Tuesday, February 26, 2008

Indian police reveal Kashmiri custody death toll

James Orr and agencies
guardian.co.uk, Wednesday February 20 2008

A Kashmiri boy walks in a graveyard in Srinagar, India

A Kashmiri boy walks in a graveyard in Srinagar, India. Photograph: Mukhtar Khan/AP

More than 330 people have died while in police custody in Indian-controlled Kashmir over the past 18 years, official figures revealed today.

A police investigation found a further 111 people had disappeared from cells with no further information on what had happened to them.

Human rights groups believe government forces could be behind far more disappearances, claiming up to 10,000 people have gone missing since 1989.

India has an estimated 700,000 soldiers stationed in the disputed Himalayan region in an effort to combat groups fighting for independence.

The Jammu-Kashmir Coalition of Civil Society said today the police figures were likely to be the tip of the iceberg.

The group said 178 Kashmiris had died in police custody in the past five years alone. A further 239 had disappeared after being taken by government forces.

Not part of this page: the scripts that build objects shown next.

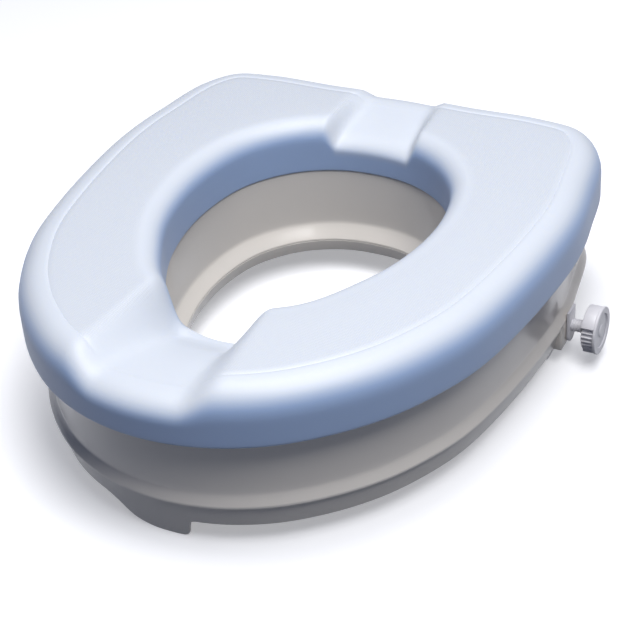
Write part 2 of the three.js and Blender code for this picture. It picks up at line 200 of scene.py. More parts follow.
def block(low, high, bevel=0, segments=3):
    """A box between two corners with rounded edges."""
    bm = bmesh.new()
    low, high = Vector(low), Vector(high)
    bmesh.ops.create_cube(bm, size=1)
    bmesh.ops.scale(bm, vec=high - low, verts=bm.verts)
    bmesh.ops.translate(bm, vec=(low + high) / 2, verts=bm.verts)
    if bevel:
        bmesh.ops.bevel(bm, geom=bm.edges[:], offset=bevel, affect="EDGES", segments=segments,
                        profile=0.5, material=-1)
    return bm


def lathe(profile, steps=64):
    """A closed round piece about +Z, from a profile of (radius, height) that starts and ends on the axis."""
    bm = bmesh.new()
    verts = [bm.verts.new((radius, 0, height)) for radius, height in profile]
    edges = [bm.edges.new(pair) for pair in zip(verts, verts[1:])]
    bmesh.ops.spin(bm, geom=verts + edges, cent=(0, 0, 0), axis=(0, 0, 1), dvec=(0, 0, 0),
                   angle=math.tau, steps=steps, use_merge=True, use_duplicate=False)
    bmesh.ops.remove_doubles(bm, verts=bm.verts, dist=1e-4)
    bmesh.ops.recalc_face_normals(bm, faces=bm.faces)
    return bm


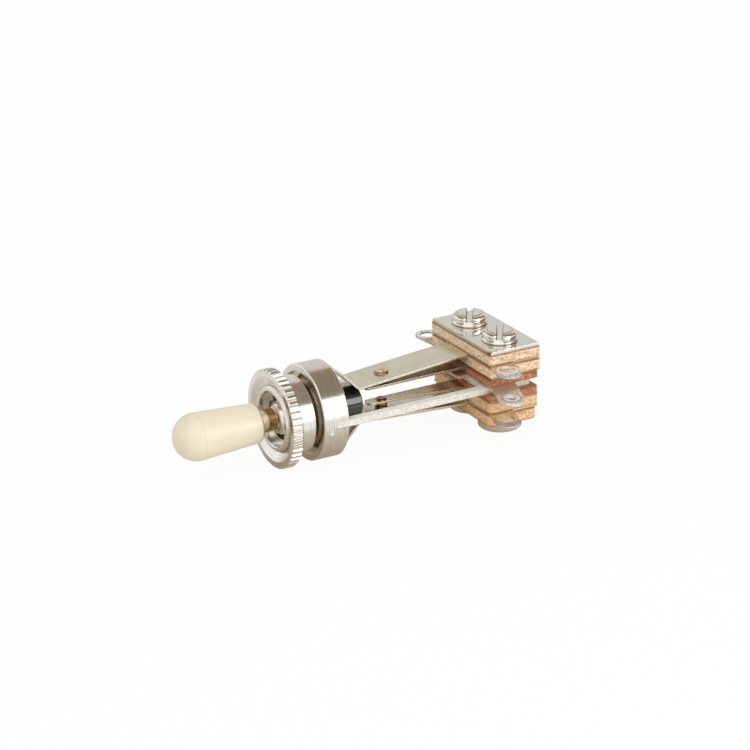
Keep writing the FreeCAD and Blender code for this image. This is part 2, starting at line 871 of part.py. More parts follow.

Pervez Imroz, a spokesman for the coalition, said: "It's anybody's guess how brutal security apparatus with a sweeping policy of catch and kill would have been in early 90s."

Indian forces have been fighting nearly a dozen separate rebel groups in Kashmir since the outbreak of an Islamist insurgency in 1989.

Factions include militants who support the fight for Kashmir's independence from India and those who support its merger with a Muslim-majority Pakistan.

Police and rebel groups have been accused of human rights violations against civilians living in the territory. More than 40,000 people have been killed since the fighting began.

Imroz claimed police in Kashmir regularly killed innocent people and said up to 10,000 people had disappeared after being detained by government forces.

Police officials stood by their figures however, and said any human rights abuses were properly investigated.

"We believe in facts and figures, and whenever allegations have been found true, action has been taken," said Kuldeep Khoda, the state police chief.

Last year, authorities charged seven policemen with the murder of five civilians whom they allegedly attempted to pass off as militants and claim substantial rewards.

The charges were the first to be brought against policemen since the start of the insurgency.

The disputed region of Kashmir is divided between India and Pakistan. The countries have fought two wars over control of the territory since they gained independence from Britain in 1947.

1 comment:

Kamal Khan said...

Police in Indian-administered Kashmir have rejected a demand for the identification of up to 1,000 bodies, said to be buried in unmarked graves.

A Kashmir-based rights group has found the mass graves, which it alleges could contain the remains of civilians who went missing after their arrest. The Indian army and militants have been accused of numerous human rights abuses in Kashmir in the past two decades.
The Association of the Parents of Disappeared Persons (APDP) has identified a dozen villages in the area around Uri, near the Line of Control that divides Kashmir, where it says nearly 1,000 unidentified people have been buried. It has demanded that the bodies are identified.

The villagers told they have no idea who they were and that the police told them the men were foreign militants killed in fighting with the Indian troops. According to the villagers, the bodies were either charred, or their faces were mutilated beyond recognition. But they say the first two bodies exhumed within weeks of their burial were of two civilians allegedly killed in police custody in Srinagar. The police officer accused of killing them has since absconded. Last year, police in other parts of Kashmir exhumed at least five bodies of civilians alleged to have died in extra-judicial killings who the authorities said were foreign militants.

A prominent human rights activist and advisor to the APDP, Pervez Imroz, stated the Indian security forces have used the presence of foreign militants as a way of covering up custodial killings.
He said the government should come clean on the issue, by allowing an investigation by the International Commission on Disappeared Persons. However, the inspector general of police in the Kashmir valley, SM Sahai, has dismissed the demand, saying the police have investigated all cases of disappearances reported to it and have registered cases for investigation wherever necessary.

The APDP says more than 8,000 people have disappeared in Kashmir in the past two decades. The government has given conflicting figures, ranging from 3,700 to 111.

World community must take strict notice of the human rights violation inside Kashmir by Indian security forces.